Four years later, the government’s acknowledgment of wrongdoing was completed, when President Reagan signed the Civil Liberties Act, which issued a formal national apology and paid out $20,000 in compensation to each of the more than 100,000 surviving internees. In 1998, Korematsu was awarded the Presidential Medal of Freedom. Korematsu died in 2005, at age 86.
Today, Chen says he still recalls Patel’s written ruling.
Korematsu v. United States of America, her opinion concluded, “stands as a constant caution that in times of war or declared military necessity our institutions must be vigilant in protecting constitutional guarantees. … [I]n times of international hostility and antagonisms our institutions, legislative, executive and judicial, must be prepared to exercise their authority to protect all citizens from the petty fears and prejudices that are so easily aroused.”
“It was an eloquent statement,” said Chen, who in 2001 was sworn in as magistrate judge, by Judge Patel, in the same ceremonial courtroom in San Francisco where Korematsu’s conviction had been overturned. “The closing paragraph was sort of prescient.
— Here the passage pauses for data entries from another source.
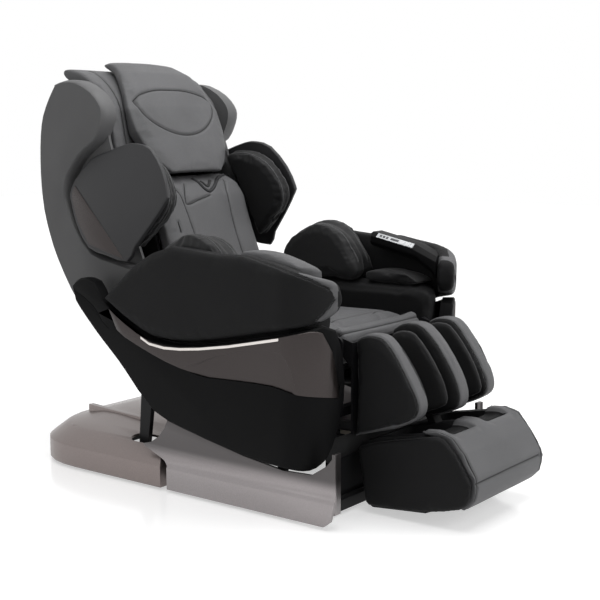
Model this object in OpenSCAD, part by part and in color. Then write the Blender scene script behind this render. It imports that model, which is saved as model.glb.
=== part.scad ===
// Reclining massage armchair: floor base, gliding chassis, tilting seat body,
// reclining back with a kneading carriage, lifting calf unit and foot unit.
// Millimetres. X across (the sitter's left is +X), the chair faces -Y, Z up from the floor.

/* [Base] */
// Half of the chair's width over the side panels
half_width = 410; // [400:1:430]
// Distance from the centre to the rear end of the base
rear_reach = 765; // [745:1:785]
// Where the fixed rear cover starts behind the gliding skirts
cover_front_y = 157; // [150:1:170]
// Height of the rubber feet
foot_height = 10; // [8:1:14]
// Height of the floor frame's tubes
frame_tube_h = 30; // [24:1:34]
// Width of the floor frame's tubes
frame_tube_w = 40; // [30:1:44]
// Distance of the floor rails from the centre plane
rail_x = 325; // [318:1:332]
// Height of the polished glide rails
rail_h = 12; // [8:1:14]
// Height of the sliding shoes
shoe_h = 8; // [6:1:10]
// Radius of the transport wheels
wheel_r = 25; // [22:1:28]
// Width of one transport wheel
wheel_w = 24; // [18:1:30]

/* [Chassis] */
// Height of the chassis tubes
chassis_tube_h = 30; // [24:1:34]
// Thickness of the risers that carry the tilt pins
riser_t = 16; // [12:1:18]
// Radius of the tilt pins
tilt_pin_r = 10; // [8:0.5:12]
// Gap from the floor to the skirts
skirt_gap = 8; // [6:1:12]
// Height of the skirts' flat lower band
skirt_band_h = 64; // [56:1:70]
// Depth of the cove above the band
skirt_cove = 12; // [8:1:14]

/* [Seat] */
// Half of the seat cushion's width
seat_half = 245; // [238:1:248]
// Thickness of the seat cushion
seat_thickness = 115; // [105:1:118]
// Thickness of the seat frame's side plates
plate_t = 10; // [8:1:12]
// Depth of the black side panels
panel_depth = 38; // [32:1:44]
// Wall of the moulded panels
panel_wall = 5; // [4:0.5:7]
// Thickness of the metallic side trim
trim_t = 12; // [10:0.5:14]
// How far the trim stands proud of the side panels
trim_proud = 2; // [1:0.5:3]
// Depth of the recess in the trim
trim_recess = 6; // [4:0.5:7]
// Thickness of the outer arm pads
arm_pad_t = 56; // [50:1:57]
// Width of the open hand channel in each arm
hand_channel_w = 70; // [60:1:75]

/* [Back] */
// Lean of the lower back from the vertical
back_lean = 21; // [18:0.5:23]
// Half of the back cushion's width
back_half = 214; // [205:1:216]
// Thickness of the back cushion
back_thickness = 60; // [52:1:64]
// Radius of the massage rollers
roller_r = 32; // [28:1:34]
// Width of one massage roller
roller_w = 34; // [28:1:38]
// Radius of the kneading shaft
knead_shaft_r = 8; // [6:0.5:10]
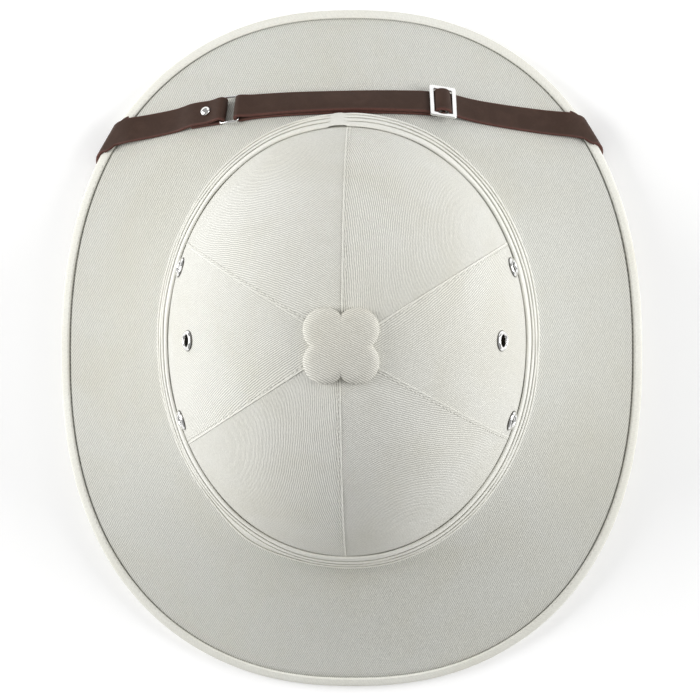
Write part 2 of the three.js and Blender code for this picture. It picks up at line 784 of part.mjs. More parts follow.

These are words that are so relevant today.”
Tashima, while pleased that federal courts overturned the convictions of Korematsu and two other internees, remains disappointed that the original Supreme Court ruling stands.
“Almost every list of the 10 worst Supreme Court decisions includes Korematsu,” he said. “Courts, like other human institutions, are not error-free. The way our Constitution is structured, if the Supreme Court fails, there is nowhere else to turn."
Despite his varied experiences of America—internee, U.S. Marine, and finally federal judge—Tashima emerged with an optimistic view of the nation to which his parents immigrated.
“If you look at my life and my story, it should give hope, that our country is capable of changing for the better,” he said. “In 1942, America was an overtly racist society, enforced by the law. That changed because people made an effort to change it. People should never give up hope.”